Latest Headlines
NIGERIA AS W/AFRICA’S AUTO MANUFACTURING HUB?
Siaka Momoh argues that the country has what it takes to be one
Why not? With a population of about 200 million, Nigeria, the most populated and the richest in the West African sub-region should no doubt be an automobile manufacturing hub for the sub-region. But big Nigeria cannot because of its infrastructural deficiency.
The automobile industry requires huge supply of power to work. It also needs flat steel sheets with which vehicle bodies are built. Nigeria has neither of these two. Nigeria’s power supply is not only inadequate but epileptic. Our steel industry is lame duck. Even if it is working, it is not designed to manufacture flat sheets.
The plan to develop the Iron and Steel Sector began with the Yakubu Gowon regime with the formation of National Steel Development Authority (NSDA) in 1971. Basir Borodo, former president, Manufacturers Association of Nigeria who has been a player in the Nigerian industrial sector for over 40 years, attested to this in an interview with yours sincerely.

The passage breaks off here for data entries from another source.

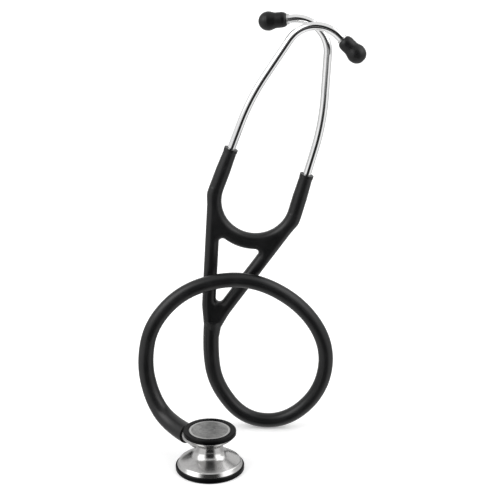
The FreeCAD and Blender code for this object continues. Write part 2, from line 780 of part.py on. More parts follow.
def flexible_shoulder(side):
    """The bending stretch of the moulding between the yoke and one arm."""
    below = size("shoulder_overlap")
    start, end = -below, size("arm_start")
    rod = Part.makeCylinder(size("arm_radius"), end - start, Vector(0, 0, start))
    rod.Placement = HEADSET_PLACE.inverse() * ear_place(side)
    slab = Part.makeBox(size("arm_spacing") * 2, size("yoke_depth") * 2, 4 * below,
                        Vector(-size("arm_spacing"), -size("yoke_depth"), -4 * below))
    rod = rod.cut(slab).cut(leaf_spring_shape(size("fit")))
    return solid_feature(f"{side}_shoulder", rod, HEADSET_PLACE)


# ---------------------------------------------------------------- headset

def arm(side):
    """A moulded sleeve that grips the foot of an ear tube; it tapers up to a small cuff."""
    body = new_body(f"{side}_arm")
    revolved(body, "sleeve", [
        ("0", "arm_start"),
        ("arm_radius", "arm_start"),
        ("arm_top_radius", "arm_end - cuff_length"),
        ("cuff_radius", "arm_end - cuff_length / 2"),
        ("cuff_radius", "arm_end - arm_edge_radius"),
        ("cuff_radius - arm_edge_radius", "arm_end"),
        ("ear_tube_radius + fit", "arm_end"),
        ("ear_tube_radius + fit", "ear_tube_foot - fit"),
        ("0", "ear_tube_foot - fit"),
    ])
    body.Placement = ear_place(side)
    return body


def ear_tube(side):
    """A bent metal tube: a ring swept along two lines and two arcs."""
    body = new_body(f"{side}_ear_tube")
    path = ear_tube_path()
    spine = flat_sketch(body, "axis")

    def flat(point):
        return Vector(point.x, point.z, 0)

    knee, both = path["knee"], path["both"]
    normal = Vector(0, 0, 1)
    geometry = [
        Part.LineSegment(flat(path["foot"]), flat(path["knee_start"])),
        Part.ArcOfCircle(Part.Circle(flat(path["knee_centre"]), normal,
                                     size("ear_knee_radius")), 0, knee),
        Part.LineSegment(flat(path["knee_end"]), flat(path["crook_start"])),
        Part.ArcOfCircle(Part.Circle(flat(path["crook_centre"]), normal,
                                     size("ear_crook_radius")), knee, both),
        Part.LineSegment(flat(path["crook_end"]), flat(path["end"])),
    ]
    for piece in geometry:
        spine.addGeometry(piece, False)

    def held(kind, *where, formula=None, degrees=False):
        value = size(formula)
        index = spine.addConstraint(Sketcher.Constraint(
            kind, *where, math.radians(value) if degrees else value))
        spine.setExpression(f"Constraints[{index}]", bound(formula))

    spine.addConstraint(Sketcher.Constraint("PointOnObject", 0, 1, -2))
    spine.addConstraint(Sketcher.Constraint("Vertical", 0))
    for before in range(4):
        spine.addConstraint(Sketcher.Constraint("Tangent", before, 2, before + 1, 1))
    held("DistanceY", -1, 1, 0, 1, formula="ear_tube_foot")
    held("DistanceY", 0, 1, 0, 2, formula="ear_straight")
    held("Radius", 1, formula="ear_knee_radius")
    held("Distance", 2, formula="ear_shin")
    held("Radius", 3, formula="ear_crook_radius")
    held("Distance", 4, formula="ear_end_straight")
    held("Angle", 2, formula="90 + ear_knee_turn", degrees=True)
    held("Angle", 4, formula="90 + ear_knee_turn + ear_crook_turn", degrees=True)

    ring = circles(body, "section", ["ear_tube_radius", "ear_tube_bore_radius"],
                   height="ear_tube_foot")
    pipe = body.newObject("PartDesign::AdditivePipe", "pipe")
    pipe.Profile = ring
    pipe.Spine = (spine, [f"Edge{n}" for n in range(1, 6)])
    doc.recompute()
    body.Placement = ear_tube_place(side)
    return body


def tip_adapter(side):
    """The end fitting: pressed into the ear tube, with a flange and a nipple for the eartip."""
    body = new_body(f"{side}_tip_adapter")
    revolved(body, "turned", [
        ("adapter_bore_radius", "-adapter_tail"),
        ("ear_tube_bore_radius - fit", "-adapter_tail"),
        ("ear_tube_bore_radius - fit", "0"),
        ("adapter_flange_radius", "0"),
        ("adapter_flange_radius", "adapter_flange"),
        ("adapter_radius", "adapter_flange"),
        ("adapter_radius", "adapter_reach"),
        ("adapter_bore_radius", "adapter_reach"),
    ])
    body.Placement = tip_place(side)
    return body


def eartip(side):
    """A soft bulb on a rounded collar, bored for the nipple and the sound."""
    body = new_body(f"{side}_eartip")
    start = "adapter_flange + eartip_gap"
    bulb_centre = f"{start} + eartip_length - eartip_bulb_radius"
    collar = circles(body, "collar_circle", ["eartip_collar_radius"], height=start)
    raised(body, "collar", collar, "eartip_length - eartip_bulb_radius")
    bulb = body.newObject("PartDesign::AdditiveSphere", "bulb")
    bulb.AttachmentSupport = [(origin_plane(body, "XY_Plane"), "")]
    bulb.MapMode = "FlatFace"
    bulb.setExpression("AttachmentOffset.Base.z", bound(bulb_centre))
    bulb.setExpression("Radius", bound("eartip_bulb_radius"))
    doc.recompute()
    meeting = (f"{bulb_centre} - sqrt(eartip_bulb_radius * eartip_bulb_radius"
               " - eartip_collar_radius * eartip_collar_radius)")
    waist = rounded(body, "waist", bulb, [("eartip_collar_radius", meeting)],
                    "eartip_waist_round")
    rounded(body, "collar_end", waist, [("eartip_collar_radius", start)],
            "eartip_collar_round")
    mouth = circles(body, "nipple_circle", ["adapter_radius + running_fit"], height=start)
    raised(body, "nipple_bore", mouth, f"adapter_reach + adapter_end_gap - ({start})",
           cut=True, backward=True)
    sound = circles(body, "sound_circle", ["eartip_sound_radius"], height=start)
    raised(body, "sound_bore", sound, "eartip_length", cut=True, backward=True)
    body.Placement = tip_place(side)
    return body


# ---------------------------------------------------------------- hose

def hose():
    """The thick hose: straight runs joined by tangent arcs, bored at the stem for its barbs."""
    first = Vector(size("tail_x"), size("headset_y"), size("tail_z"))
    last = stem_point(size("stem_reach"))
    points = [first] + [Vector(*place) for place in HOSE_ROUTE] + [last]
    share = size("arc_share")
    edges, here, length = [], first, 0.0
    radii = []
    for before, corner, after in zip(points, points[1:], points[2:]):
        inward, outward = before - corner, after - corner
        reach = share * min(inward.Length, outward.Length)
        half = inward.getAngle(outward) / 2
        radius = reach * math.tan(half)
        radii.append(radius)
        inward.normalize()
        outward.normalize()
        start, end = corner + inward * reach, corner + outward * reach
        middle_way = (inward + outward).normalize()
        middle = corner + middle_way * (radius / math.sin(half) - radius)
        edges.append(Part.LineSegment(here, start).toShape())
        edges.append(Part.Arc(start, middle, end).toShape())
        here = end
    edges.append(Part.LineSegment(here, last).toShape())
    spine = Part.Wire(edges)
    section = Part.Wire(Part.makeCircle(size("hose_radius"), first, points[1] - first))
    tube = spine.makePipeShell([section], True, False)
    expected = math.pi * size("hose_radius") ** 2 * spine.Length
    print("hose length", round(spine.Length, 2), "volume", round(tube.Volume, 1),
          "expected", round(expected, 1))
    print("hose radii", [round(radius, 1) for radius in radii])
    if abs(tube.Volume / expected - 1) > VOLUME_SLACK:
        raise ValueError("the hose's volume isn't its section times its length")
    depth = size("barb_length + stem_end_gap")
    into_hose = STEM_PLACE.Rotation.multVec(Vector(0, 0, 1))
    stretched = Part.makeCone(size("hose_end_radius"), size("hose_radius - fit"),
                              size("hose_end_taper"), last, into_hose)
    bore = Part.makeCylinder(size("hose_bore_radius"), depth, last, into_hose)
    return solid_feature("hose", tube.fuse(stretched).cut(bore))


# ---------------------------------------------------------------- the whole part

chestpiece_body()
rim("large_rim", LARGE_WALL_RADIUS, LARGE_HOOK_RADIUS, "large", LARGE_FLANGE_HIGH + " + fit")
rim("small_rim", SMALL_WALL_RADIUS, SMALL_HOOK_RADIUS, "small", SMALL_FLANGE_LOW + " - fit")
membrane("large_diaphragm", "large")
membrane("small_diaphragm", "small")
cover_disc()
stem()
stem_seal()
detent()
yoke()
leaf_spring()
for side in ("left", "right"):
    flexible_shoulder(side)
    arm(side)
    ear_tube(side)
    tip_adapter(side)
    eartip(side)
hose()

doc.recompute()
for item in doc.Objects:
    if {"Invalid", "Error"} & set(item.State):
        raise ValueError(f"{item.Label} failed: {item.State}")
for part in sub_parts:
    shape = part.Shape
    if shape.isNull() or not shape.isValid() or len(shape.Solids) != 1:
        raise ValueError(f"{part.Label} has no good solid")

os.makedirs("parts", exist_ok=True)
for part in sub_parts:
    part.Shape.exportStep(f"parts/{part.Label}.step")
    print(part.Label, round(part.Shape.Volume, 2))
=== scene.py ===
"""A cardiology stethoscope, dressed for the camera: metal, moulding, hose and soft eartips."""

import json
import logging
import math
from collections.abc import Callable
from dataclasses import dataclass, field
from enum import Enum

import bmesh
import bpy
from mathutils import Matrix, Vector


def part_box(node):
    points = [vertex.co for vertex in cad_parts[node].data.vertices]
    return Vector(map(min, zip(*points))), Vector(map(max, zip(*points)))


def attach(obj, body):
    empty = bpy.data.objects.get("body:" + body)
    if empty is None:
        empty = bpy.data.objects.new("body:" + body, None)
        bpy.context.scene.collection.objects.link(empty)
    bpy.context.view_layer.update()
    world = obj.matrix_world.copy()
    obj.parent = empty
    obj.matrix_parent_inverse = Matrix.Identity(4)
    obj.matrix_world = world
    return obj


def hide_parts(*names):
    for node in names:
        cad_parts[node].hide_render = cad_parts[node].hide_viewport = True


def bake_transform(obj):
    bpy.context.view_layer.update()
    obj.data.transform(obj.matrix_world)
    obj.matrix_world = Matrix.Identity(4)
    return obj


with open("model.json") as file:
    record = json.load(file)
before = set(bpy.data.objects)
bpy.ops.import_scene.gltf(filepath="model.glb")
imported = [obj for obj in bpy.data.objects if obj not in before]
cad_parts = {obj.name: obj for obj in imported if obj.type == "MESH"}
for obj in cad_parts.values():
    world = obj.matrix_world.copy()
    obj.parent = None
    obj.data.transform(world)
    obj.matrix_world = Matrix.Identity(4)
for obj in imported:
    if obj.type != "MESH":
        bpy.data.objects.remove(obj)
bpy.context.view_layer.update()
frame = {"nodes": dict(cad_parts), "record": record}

log = logging.getLogger("stethoscope")

Number = int | float
Colour = tuple[float, float, float]
Span = tuple[float, float]

# Vertices this near to each other are one: within a mesh, and where two outlines meet.
WELD = 1e-7
SEAM = 2e-6
FULL_TURN = 2 * math.pi
# A straight outline needs only the rings at its two ends.
STRAIGHT = 2


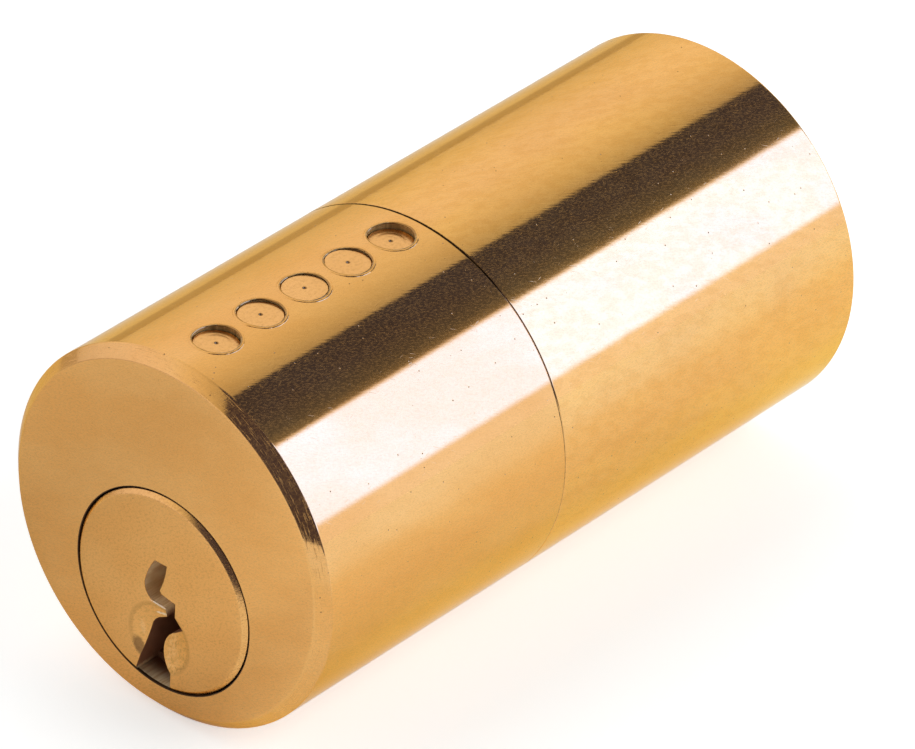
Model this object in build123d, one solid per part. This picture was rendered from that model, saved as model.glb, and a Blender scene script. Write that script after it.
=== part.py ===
"""Round pin tumbler lock cylinder, 25 mm across and 50 mm long, with five pin stacks.

Sizes are in millimetres. The barrel lies along Y: the key face looks towards -Y and the origin is
the centre of the rear face, on the barrel's axis. +Z is up, and the pin stacks stand along it.
Every piece is drawn in its place, with the pins held at the shear line as the right key holds them.
"""

import os
from math import cos, radians, sin

from build123d import *

# Pin stacks along the barrel: how many, and where they stand behind the key face
pin_count = 5
first_pin = 4.0
pin_pitch = 3.9
land_behind_pins = 2.3

# Plug: a barrel of its own, with a wider collar at the key face
plug_radius = 6.25
running_gap = 0.04
collar_radius = plug_radius + 0.47
collar_gap = 0.08
collar_length = 2.0
collar_proud = 0.22
collar_chamfer = 0.28
collar_end_gap = 0.05
plug_tail = 2.5
tail_chamfer = 0.3

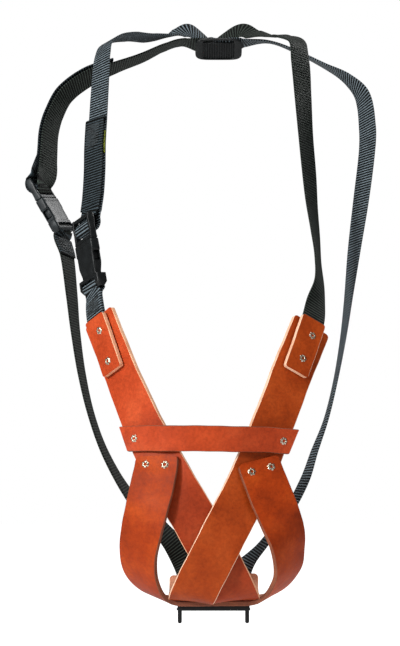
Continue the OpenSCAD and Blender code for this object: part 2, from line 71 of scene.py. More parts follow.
# ---------------------------------------------------------------- routes
# Each station is a point on the middle of the strap and the direction of its width.
LEFT_BRACE_ROUTE = [
    ((-119, 74, 378), (0.74, -0.61, 0.28)),
    ((-117, 83, 397), (0.75, -0.61, 0.24)),
    ((-116, 92, 422), (0.75, -0.62, 0.23)),
    ((-116, 101, 448), (0.75, -0.62, 0.23)),
    ((-115, 110, 475), (0.75, -0.62, 0.22)),
    ((-114, 120, 502), (0.74, -0.65, 0.18)),
    ((-113, 128, 524), (0.70, -0.70, 0.12)),
    ((-112, 136, 542), (0.62, -0.78, 0.02)),
    ((-109, 146, 555), (0.40, -0.91, -0.04)),
    ((-99, 158, 563), (0.16, -0.98, 0.07)),
    ((-84, 173, 567), (0.03, -0.99, 0.15)),
    ((-65, 190, 568), (0.02, -0.99, 0.14)),
    ((-45, 206, 572), (0, -0.99, -0.12)),
    ((-35, 212, 576), (0, -0.88, -0.48)),
    ((-24, 216, 579), (0, -0.75, -0.66)),
    ((-12, 219, 575), (0, -0.92, -0.39)),
    ((-2, 220, 570), (0, -1, 0)),
    ((7, 218, 564), (0, -0.90, 0.44)),
    ((16, 216, 562), (0, -0.76, 0.65)),
    ((25, 218, 564), (0, -0.85, 0.53)),
    ((34, 219, 567), (0, -0.98, 0.20)),
    ((58, 211, 567), (-0.03, -1, -0.05)),
    ((82, 203, 558), (-0.03, -1, -0.03)),
    ((119, 192, 538), (0.07, -1, 0.02)),
    ((141, 182, 523), (0.22, -0.96, 0.18)),
    ((155, 172, 504), (0.50, -0.84, 0.16)),
    ((159, 160, 471), (0.59, -0.80, 0.06)),
    ((158, 152, 448), (0.59, -0.81, 0.06)),
    ((151, 137, 398), (0.57, -0.82, 0.07)),
    ((143, 122, 347), (0.44, -0.89, 0.09)),
    ((136, 108, 297), (0.25, -0.96, 0.14)),
    ((130, 98, 257), (0.15, -0.98, 0.14)),
    ((122, 88, 216), (0.09, -0.98, 0.14)),
    ((112, 80, 177), (0.10, -0.99, 0.10)),
    ((100, 74, 145), (0.16, -0.98, -0.02)),
    ((90, 68, 117), (0.24, -0.96, -0.06)),
    ((73, 62, 86), (0.23, -0.97, -0.10)),
    ((48, 57, 54), (0.25, -0.97, -0.08)),
    ((34, 54, 39), (0.50, -0.85, -0.15)),
    ((24, 48.5, 28), (0.98, -0.10, -0.15)),
    ((22.5, 43.2, 18), (1, 0, 0)),
]
RIGHT_BRACE_ROUTE = [
    ((84, 8, 236), (0.85, 0.37, -0.37)),
    ((91, 21, 257), (0.85, 0.37, -0.37)),
    ((97, 35, 276), (0.84, 0.41, -0.36)),
    ((100, 45, 290), (0.74, 0.61, -0.28)),
    ((104, 56, 310), (0.40, 0.87, -0.29)),
    ((103, 67, 334), (0.27, 0.93, -0.24)),
    ((101, 78, 360), (0.38, 0.88, -0.28)),
    ((98, 89, 390), (0.50, 0.82, -0.26)),
    ((96, 99, 421), (0.59, 0.79, -0.18)),
    ((93, 112, 463), (0.62, 0.78, -0.09)),
    ((91, 124, 501), (0.68, 0.73, 0.06)),
    ((89, 136, 537), (0.71, 0.69, 0.14)),
    ((86, 147, 558), (0.50, 0.83, 0.24)),
    ((72, 168, 567), (0.08, 0.98, 0.18)),
    ((57, 190, 570), (0.03, 0.99, 0.12)),
    ((43, 207, 574), (0.02, 0.90, 0.42)),
    ((30, 216, 579), (0, 0.75, 0.66)),
    ((15, 219, 575), (0, 0.92, 0.39)),
    ((1, 220, 569), (0, 1, -0.05)),
    ((-8, 217, 563), (0, 0.82, -0.57)),
    ((-18, 218, 565), (0, 0.92, -0.38)),
    ((-31, 217, 567), (0, 0.99, -0.15)),
    ((-50, 205, 560), (0.15, 0.98, -0.06)),
    ((-73, 194, 548), (0.18, 0.97, -0.15)),
    ((-99, 184, 537), (0.24, 0.95, -0.22)),
    ((-128, 174, 524), (0.32, 0.84, -0.44)),
    ((-150, 164, 506), (0.46, 0.83, -0.30)),
    ((-160, 154, 486), (0.51, 0.85, -0.10)),
    ((-165, 144, 466), (0.55, 0.83, 0.02)),
    ((-166, 135, 443), (0.59, 0.80, -0.05)),
    ((-167, 123, 417), (0.67, 0.74, -0.08)),
]
SIDE_WEB_ROUTE = [
    ((-151, 105, 356), (0.54, 0.84, -0.04)),
    ((-145, 95, 337), (0.46, 0.89, -0.05)),
    ((-140, 85, 300), (0.36, 0.93, 0.02)),
    ((-136, 78, 265), (0.28, 0.96, -0.02)),
    ((-129, 70, 221), (0.21, 0.97, 0)),
    ((-119, 64, 180), (0.15, 0.98, 0.06)),
    ((-105, 60, 143), (0.14, 0.98, 0.14)),
    ((-83, 57, 105), (0.17, 0.95, 0.26)),
    ((-60, 55, 80), (0.34, 0.85, 0.39)),
    ((-42, 54, 60), (0.56, 0.72, 0.40)),
    ((-29, 53, 41), (0.80, 0.40, 0.45)),
    ((-23, 48.5, 28), (0.97, 0.08, 0.18)),
    ((-21.5, 43.2, 17.6), (1, 0, 0)),
]
LEFT_CHEST_ROUTE = [
    ((-109.5, 29, 277), (0.70, -0.68, 0.22)),
    ((-99, 17.5, 251.5), (0.70, -0.68, 0.22)),
    ((-87, 4, 222), (0.71, -0.68, 0.18)),
    ((-77, -7, 199), (0.77, -0.62, 0.16)),
    ((-67, -17, 176), (0.83, -0.53, 0.16)),
    ((-54, -28, 151), (0.90, -0.39, 0.18)),
    ((-38, -39, 123), (0.96, -0.20, 0.20)),
    ((-22, -45, 96), (0.98, -0.06, 0.20)),
    ((-4, -47, 64), (0.98, 0, 0.20)),
    ((11, -43, 36), (0.98, 0, 0.20)),
    ((18, -37, 22), (0.97, -0.05, 0.22)),
    ((21.5, -28, 14.5), (0.98, 0, 0.14)),
    ((22.5, -16, 12.3), (1, 0, 0)),
    ((22.5, 0, 12.2), (1, 0, 0)),
    ((22.5, 20, 12.5), (1, 0, 0)),
    ((22.5, 33, 15), (1, 0, 0)),
    ((22.5, 41, 21), (1, 0, 0)),
    ((22.5, 43.5, 28), (1, 0, 0)),
]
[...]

The mandate of the authority was essentially to develop the steel sector. What followed was the formation of various steel companies during the General Murtala Mohammed/Obasanjo Regime. These companies started realizing their potential during the Shagari administration. The companies include Ajaokuta Steel Company, Kogi State; National Iron Ore Mining Company Itakpe, Kogi State; Delta Steel Company, Ovwian, Aladja, Delta State; Jos Steel Rolling Company, Jos Plateau State; Katsina Steel Rolling Company, Katsina State; Oshogbo Steel Rolling Company, Osun State; National Steel Raw Materials Exploration Agency, Kaduna State; National Metallurgical Development Centre, Jos Plateau State; and Metallurgical Training Institute, Onitsha, Anambra State. A mouthful; but they never realised their full potential.
The Western World, through their institutions, the World Bank and International Monetary Fund (IMF), are responsible for the stalling of the steel projects. Development of the Steel Industry in third world countries which includes Nigeria, to them, is uneconomical and so should not be touched, should not be considered. They drew on the sham David Ricardo theory of comparative cost advantage that Africa should not develop steel industry but export their raw materials to the metropolitan West and buy finished steel from them. The Soviet Union agreed to develop the Iron and Steel Industry for Nigeria; the civil works given to the West grounded it.
Ajaokuta has gone through many hands. The plant was 90 percent built by Russia’s Tyazyproexport and designed to use local ore and imported coal. Nigeria signed a concession agreement with Isp at unit Global Infrastructure Holding Ltd. to revive the uncompleted 1.3 million tonnes-per-year mill after the collapse of an earlier $3.6 billion 10-year deal with UK-registered Solgas Energy Limited. What we witnessed thereafter was the plundering of the plant’s machinery.
The point has also been made that Nigeria does not have the market to sustain automobile manufacturing. Nigeria, informed industry players have argued, with a population of about 200 million, buys only 70,000 new cars and 350,000 used cars annually. It is argued Nigeria should buy about 1.4 million cars yearly.
But it is not impossible to join the automobile manufacturing club if the gaps cited here are closed. We must however take our time. It is not something we should do in a hurry. We have the South Korea experience to draw from. The South Korea’s automotive industry is currently the fifth-largest in the world measured by automobile unit production and the sixth-largest by automobile export volume. It started with mere assembling of parts like Nigeria did. These were parts imported from Japan and the United States.
And today, Korea is among the most advanced automobile-producing countries in the world. Annual domestic output first exceeded one million units in 1988. In the 1990s, the industry manufactured numerous in-house models, demonstrating not only its capabilities in terms of design, performance, and technology, but also signaling its coming of age.
In fact, the Korean automotive industry began in August 1955, when Choi Mu-seong, a Korean businessman, and two of his brothers (Choi Hae-seong and Choi Soon-seong), mounted a modified and localized jeep engine on a US military jeep style car body, made with the sheet metal from junk oil drum can, and military junk Jeep parts, to manufacture its first car, called the Sibal. Today, Korea exports cars in numbers that overshoot the million mark, to the Americas. In 1990 for instance, Hyundai’s cumulative exports to the U.S exceeded one million.
So what do we do? Work on power and make it work. If power works, the steel industry will work, manufacturing industry in general will work, and the middle class will bounce back. In short, the economy will fly high. What will follow are strong purchasing power and more buyers for cars.
The Korean automobile industry also grew by leveraging on strategic alliances. We can do same and insist on technology transfer. We can also grow demand by growing the BRT transport model that Lagos State has commenced. Other states can start it. Ghana has bought into it. Other countries in the West African sub-region can be made to buy into it also. All these mean bigger market for automobile.